High-Performance Computing
Even supercomputers have joined the container revolution. Scientists have found that properly deployed containers have no performance penalties and can even improve performance for certain workloads.
From Containers to Kubernetes: Why Orchestration Matters
While containers solve many problems, they introduce new challenges when deployed at scale. Managing hundreds or thousands of containers across multiple hosts requires coordination, scheduling, scaling, and failure handling.
This is where Kubernetes enters the picture. If containers are the individual musicians, Kubernetes is the conductor that ensures they all play in harmony. It handles the complex tasks of:
- Deploying containers across multiple hosts
- Scaling container instances up or down
- Managing networking between containers
- Ensuring containers are healthy and replacing them when they're not
- Handling storage requirements
Kubernetes builds on the foundation that containers provide, taking their portability and consistency to the next level by adding sophisticated management capabilities.
The Container Journey: Just Getting Started
As we wrap up our exploration of containers, it's worth noting that we're still in the early chapters of this technology story. Container adoption continues to grow across industries, from startups to government agencies like the U.S. Department of Defense, which uses containerization to rapidly deploy software updates to F-22 fighter jets.

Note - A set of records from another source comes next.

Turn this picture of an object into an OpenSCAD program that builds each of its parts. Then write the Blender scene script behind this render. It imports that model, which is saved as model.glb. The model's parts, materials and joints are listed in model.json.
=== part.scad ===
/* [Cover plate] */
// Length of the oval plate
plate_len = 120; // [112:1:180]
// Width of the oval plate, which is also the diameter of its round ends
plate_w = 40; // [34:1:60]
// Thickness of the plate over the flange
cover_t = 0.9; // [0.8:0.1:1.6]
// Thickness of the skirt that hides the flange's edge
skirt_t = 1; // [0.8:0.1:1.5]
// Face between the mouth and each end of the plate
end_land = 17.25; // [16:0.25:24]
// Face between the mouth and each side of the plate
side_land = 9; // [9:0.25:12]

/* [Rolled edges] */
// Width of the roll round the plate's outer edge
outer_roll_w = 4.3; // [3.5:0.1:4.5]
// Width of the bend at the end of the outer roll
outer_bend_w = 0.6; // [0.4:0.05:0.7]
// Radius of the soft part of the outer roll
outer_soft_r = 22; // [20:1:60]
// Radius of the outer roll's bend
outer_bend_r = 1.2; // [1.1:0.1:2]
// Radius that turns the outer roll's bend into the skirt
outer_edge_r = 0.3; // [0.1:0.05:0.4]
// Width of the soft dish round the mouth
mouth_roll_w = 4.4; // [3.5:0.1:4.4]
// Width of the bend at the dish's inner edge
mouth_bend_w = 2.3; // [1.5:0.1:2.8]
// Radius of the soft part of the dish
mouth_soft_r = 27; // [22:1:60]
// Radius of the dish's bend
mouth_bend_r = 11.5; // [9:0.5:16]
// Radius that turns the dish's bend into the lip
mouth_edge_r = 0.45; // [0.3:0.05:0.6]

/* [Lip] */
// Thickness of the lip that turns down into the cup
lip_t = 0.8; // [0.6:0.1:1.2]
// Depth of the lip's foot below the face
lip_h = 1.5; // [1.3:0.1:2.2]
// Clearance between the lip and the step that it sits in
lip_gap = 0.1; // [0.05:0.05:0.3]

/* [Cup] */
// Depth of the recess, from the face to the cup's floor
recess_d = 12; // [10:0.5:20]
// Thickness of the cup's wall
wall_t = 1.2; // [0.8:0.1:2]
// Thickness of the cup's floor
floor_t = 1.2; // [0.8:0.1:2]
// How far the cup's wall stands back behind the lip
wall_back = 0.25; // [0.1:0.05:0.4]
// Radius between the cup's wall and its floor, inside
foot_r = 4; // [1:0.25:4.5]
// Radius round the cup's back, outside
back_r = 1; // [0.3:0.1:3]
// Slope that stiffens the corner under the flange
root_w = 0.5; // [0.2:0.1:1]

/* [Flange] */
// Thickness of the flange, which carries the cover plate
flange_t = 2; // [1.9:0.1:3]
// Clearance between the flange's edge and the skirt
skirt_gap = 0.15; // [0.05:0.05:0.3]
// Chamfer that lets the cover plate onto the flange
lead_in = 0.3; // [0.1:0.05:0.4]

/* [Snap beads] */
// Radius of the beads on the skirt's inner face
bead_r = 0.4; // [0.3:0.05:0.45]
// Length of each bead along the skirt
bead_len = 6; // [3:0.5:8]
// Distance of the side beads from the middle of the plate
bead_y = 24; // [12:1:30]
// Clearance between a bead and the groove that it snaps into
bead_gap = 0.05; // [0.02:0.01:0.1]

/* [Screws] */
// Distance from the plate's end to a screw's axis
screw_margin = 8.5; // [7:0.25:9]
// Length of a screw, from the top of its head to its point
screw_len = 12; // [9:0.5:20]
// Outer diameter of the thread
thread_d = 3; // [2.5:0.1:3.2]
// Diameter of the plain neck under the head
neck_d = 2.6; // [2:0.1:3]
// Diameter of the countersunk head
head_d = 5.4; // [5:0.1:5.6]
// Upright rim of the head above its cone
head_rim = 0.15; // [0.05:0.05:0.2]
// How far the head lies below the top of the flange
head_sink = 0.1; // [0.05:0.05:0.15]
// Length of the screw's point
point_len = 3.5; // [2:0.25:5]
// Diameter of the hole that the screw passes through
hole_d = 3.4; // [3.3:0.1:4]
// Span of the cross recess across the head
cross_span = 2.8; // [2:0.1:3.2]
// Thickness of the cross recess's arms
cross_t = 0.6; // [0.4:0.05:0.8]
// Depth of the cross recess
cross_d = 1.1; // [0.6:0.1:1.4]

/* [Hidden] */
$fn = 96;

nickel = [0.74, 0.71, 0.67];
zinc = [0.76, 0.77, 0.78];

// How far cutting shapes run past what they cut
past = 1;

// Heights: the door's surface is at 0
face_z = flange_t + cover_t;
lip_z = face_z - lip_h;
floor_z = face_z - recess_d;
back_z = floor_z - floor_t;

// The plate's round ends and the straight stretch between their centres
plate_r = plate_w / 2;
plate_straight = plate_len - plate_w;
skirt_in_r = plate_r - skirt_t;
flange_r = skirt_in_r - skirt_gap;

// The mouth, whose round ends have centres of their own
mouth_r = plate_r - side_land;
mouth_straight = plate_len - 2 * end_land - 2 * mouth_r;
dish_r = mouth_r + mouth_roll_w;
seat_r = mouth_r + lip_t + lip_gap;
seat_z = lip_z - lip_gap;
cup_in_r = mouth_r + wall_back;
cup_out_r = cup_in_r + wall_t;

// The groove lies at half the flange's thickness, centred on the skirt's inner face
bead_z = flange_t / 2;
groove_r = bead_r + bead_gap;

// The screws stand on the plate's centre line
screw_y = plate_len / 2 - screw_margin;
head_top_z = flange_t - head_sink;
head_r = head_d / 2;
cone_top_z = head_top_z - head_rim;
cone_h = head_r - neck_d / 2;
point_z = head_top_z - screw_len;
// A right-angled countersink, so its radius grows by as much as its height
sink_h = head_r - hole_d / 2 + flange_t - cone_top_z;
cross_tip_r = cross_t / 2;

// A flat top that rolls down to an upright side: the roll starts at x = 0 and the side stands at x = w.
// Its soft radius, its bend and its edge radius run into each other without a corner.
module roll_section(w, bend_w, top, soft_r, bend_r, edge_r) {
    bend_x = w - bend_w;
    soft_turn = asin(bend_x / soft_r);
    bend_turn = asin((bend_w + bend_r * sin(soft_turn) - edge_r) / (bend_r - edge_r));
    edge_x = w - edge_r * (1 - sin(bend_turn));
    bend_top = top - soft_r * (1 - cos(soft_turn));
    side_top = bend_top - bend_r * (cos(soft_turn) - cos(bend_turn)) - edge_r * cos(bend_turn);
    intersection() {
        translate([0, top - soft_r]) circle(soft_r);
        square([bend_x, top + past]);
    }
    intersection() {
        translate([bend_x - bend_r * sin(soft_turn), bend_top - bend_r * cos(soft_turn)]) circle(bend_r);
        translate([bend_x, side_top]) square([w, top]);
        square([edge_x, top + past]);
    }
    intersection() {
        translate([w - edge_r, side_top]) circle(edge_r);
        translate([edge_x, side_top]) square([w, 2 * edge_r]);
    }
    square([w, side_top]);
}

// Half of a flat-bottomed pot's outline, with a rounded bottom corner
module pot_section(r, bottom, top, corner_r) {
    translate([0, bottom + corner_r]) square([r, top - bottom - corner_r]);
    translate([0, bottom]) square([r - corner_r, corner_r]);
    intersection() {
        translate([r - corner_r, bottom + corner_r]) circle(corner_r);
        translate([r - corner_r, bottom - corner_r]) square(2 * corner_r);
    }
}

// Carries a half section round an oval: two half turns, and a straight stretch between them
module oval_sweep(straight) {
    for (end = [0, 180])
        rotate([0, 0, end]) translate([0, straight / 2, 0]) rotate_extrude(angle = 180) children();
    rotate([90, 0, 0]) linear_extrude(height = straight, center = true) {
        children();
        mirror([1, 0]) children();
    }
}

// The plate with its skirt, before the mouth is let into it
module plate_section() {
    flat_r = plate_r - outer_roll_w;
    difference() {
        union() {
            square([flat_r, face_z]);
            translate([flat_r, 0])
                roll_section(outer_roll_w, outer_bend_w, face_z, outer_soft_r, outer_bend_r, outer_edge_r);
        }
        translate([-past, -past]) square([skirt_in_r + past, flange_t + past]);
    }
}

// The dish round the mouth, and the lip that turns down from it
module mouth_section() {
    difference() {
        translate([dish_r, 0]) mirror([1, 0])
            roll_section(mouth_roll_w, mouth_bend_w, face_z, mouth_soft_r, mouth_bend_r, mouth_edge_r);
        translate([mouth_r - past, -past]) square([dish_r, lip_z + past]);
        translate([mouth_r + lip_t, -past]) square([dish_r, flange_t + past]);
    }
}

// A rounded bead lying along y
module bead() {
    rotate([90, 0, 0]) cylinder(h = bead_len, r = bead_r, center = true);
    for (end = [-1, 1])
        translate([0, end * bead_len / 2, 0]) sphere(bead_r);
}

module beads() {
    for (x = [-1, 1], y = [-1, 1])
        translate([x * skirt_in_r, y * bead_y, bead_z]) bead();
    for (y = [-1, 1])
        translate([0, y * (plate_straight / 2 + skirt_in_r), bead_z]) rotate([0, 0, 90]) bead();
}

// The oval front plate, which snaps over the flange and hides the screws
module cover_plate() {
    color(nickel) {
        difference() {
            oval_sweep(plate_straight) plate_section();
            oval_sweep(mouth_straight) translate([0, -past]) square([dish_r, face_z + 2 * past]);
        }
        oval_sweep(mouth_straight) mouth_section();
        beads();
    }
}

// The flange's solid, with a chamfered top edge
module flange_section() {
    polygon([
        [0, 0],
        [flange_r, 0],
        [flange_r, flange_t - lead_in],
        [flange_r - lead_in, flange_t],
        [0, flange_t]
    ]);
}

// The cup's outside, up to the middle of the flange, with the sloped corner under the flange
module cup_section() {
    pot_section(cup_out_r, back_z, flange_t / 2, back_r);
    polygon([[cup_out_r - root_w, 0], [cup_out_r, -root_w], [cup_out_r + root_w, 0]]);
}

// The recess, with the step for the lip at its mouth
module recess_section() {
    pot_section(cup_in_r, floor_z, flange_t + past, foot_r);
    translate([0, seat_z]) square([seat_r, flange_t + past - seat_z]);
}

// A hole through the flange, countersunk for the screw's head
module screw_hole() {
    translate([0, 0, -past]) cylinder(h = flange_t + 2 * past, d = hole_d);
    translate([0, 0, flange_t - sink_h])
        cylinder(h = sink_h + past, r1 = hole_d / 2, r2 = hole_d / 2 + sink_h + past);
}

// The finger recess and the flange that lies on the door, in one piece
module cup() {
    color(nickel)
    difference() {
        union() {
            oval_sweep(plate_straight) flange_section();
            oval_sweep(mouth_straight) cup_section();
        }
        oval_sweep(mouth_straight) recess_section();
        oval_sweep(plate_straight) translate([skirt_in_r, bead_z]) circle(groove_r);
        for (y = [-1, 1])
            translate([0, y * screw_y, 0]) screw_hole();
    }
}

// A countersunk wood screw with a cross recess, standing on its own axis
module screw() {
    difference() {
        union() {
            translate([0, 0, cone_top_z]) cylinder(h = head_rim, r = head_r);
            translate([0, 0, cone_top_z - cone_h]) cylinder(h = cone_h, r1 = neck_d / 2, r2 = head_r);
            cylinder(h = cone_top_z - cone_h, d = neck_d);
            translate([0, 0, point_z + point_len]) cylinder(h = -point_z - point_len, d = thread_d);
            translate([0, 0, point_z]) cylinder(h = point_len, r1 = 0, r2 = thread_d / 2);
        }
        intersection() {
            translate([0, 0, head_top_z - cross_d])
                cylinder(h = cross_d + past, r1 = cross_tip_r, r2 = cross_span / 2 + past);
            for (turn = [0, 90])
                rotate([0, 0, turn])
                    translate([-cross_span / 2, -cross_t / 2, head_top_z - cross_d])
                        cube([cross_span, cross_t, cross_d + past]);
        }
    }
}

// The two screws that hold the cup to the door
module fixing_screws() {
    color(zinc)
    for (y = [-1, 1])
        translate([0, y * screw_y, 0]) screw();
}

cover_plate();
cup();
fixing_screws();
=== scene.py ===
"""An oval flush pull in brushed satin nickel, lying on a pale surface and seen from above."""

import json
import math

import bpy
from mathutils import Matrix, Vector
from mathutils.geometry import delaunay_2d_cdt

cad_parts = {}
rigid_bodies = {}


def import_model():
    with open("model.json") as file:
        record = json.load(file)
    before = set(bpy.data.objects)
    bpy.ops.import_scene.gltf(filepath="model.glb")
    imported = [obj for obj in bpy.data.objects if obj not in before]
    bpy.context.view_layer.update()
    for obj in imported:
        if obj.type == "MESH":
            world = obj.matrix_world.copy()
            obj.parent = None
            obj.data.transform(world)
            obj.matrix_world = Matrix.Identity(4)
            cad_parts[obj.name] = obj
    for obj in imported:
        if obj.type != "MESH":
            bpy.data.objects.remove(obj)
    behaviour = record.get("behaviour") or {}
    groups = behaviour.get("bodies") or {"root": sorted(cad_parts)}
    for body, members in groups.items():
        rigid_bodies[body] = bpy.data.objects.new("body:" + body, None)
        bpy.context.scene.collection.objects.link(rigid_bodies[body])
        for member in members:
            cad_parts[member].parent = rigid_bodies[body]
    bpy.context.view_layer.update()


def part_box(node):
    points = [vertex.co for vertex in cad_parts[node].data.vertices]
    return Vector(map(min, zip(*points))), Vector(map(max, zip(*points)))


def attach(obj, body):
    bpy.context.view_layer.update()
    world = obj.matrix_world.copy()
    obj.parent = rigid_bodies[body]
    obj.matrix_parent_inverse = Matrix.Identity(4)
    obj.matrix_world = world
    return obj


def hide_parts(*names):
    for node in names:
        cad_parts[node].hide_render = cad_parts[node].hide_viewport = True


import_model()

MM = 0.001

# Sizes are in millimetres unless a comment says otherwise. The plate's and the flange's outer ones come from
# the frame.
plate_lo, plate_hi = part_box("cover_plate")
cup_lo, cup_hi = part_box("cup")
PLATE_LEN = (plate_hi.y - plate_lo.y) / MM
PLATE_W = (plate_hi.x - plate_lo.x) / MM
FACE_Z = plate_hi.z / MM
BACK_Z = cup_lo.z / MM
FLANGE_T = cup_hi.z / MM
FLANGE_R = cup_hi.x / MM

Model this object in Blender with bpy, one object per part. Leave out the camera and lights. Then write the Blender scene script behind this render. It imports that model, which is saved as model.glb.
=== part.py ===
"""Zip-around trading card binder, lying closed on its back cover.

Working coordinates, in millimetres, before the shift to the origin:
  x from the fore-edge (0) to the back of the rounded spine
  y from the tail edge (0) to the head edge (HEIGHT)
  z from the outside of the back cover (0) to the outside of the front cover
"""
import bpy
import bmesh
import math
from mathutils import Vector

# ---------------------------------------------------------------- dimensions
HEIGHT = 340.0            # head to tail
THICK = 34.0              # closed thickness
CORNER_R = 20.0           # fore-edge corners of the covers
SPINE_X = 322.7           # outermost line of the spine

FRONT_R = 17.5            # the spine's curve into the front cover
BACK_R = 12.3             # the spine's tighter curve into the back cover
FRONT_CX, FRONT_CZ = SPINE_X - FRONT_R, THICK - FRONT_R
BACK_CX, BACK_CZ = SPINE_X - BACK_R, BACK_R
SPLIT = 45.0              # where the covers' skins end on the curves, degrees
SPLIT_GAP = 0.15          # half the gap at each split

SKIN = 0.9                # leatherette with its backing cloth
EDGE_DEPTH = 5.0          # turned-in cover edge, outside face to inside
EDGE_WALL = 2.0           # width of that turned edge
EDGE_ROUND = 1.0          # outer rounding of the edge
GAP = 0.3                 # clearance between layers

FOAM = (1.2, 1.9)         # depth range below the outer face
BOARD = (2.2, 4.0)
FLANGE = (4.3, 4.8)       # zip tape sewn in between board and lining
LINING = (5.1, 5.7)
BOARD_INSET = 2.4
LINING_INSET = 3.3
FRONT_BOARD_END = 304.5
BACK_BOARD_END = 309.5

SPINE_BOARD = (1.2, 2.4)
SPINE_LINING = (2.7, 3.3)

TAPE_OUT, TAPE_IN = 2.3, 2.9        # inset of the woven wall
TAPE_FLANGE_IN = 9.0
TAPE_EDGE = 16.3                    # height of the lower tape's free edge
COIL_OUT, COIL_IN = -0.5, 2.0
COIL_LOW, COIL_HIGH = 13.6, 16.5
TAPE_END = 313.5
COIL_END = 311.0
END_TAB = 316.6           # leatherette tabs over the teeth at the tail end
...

The true power of containers lies not just in what they do, but in how they change the way we think about software. They've shifted our focus from "servers" to "services," enabling developers to build applications as collections of independent, modular components rather than monolithic blocks.
As one DevOps engineer memorably put it to me, "Containers didn't just change how we ship software; they changed how we think about software. It's like going from shipping entire cars to shipping standardized parts that can be assembled anywhere."
As we continue this series on Kubernetes, we'll build on this container foundation to explore how orchestration elevates containerized applications to new heights of scalability, reliability, and manageability. The container revolution has only just begun, and mastering these building blocks puts you at the forefront of modern application deployment.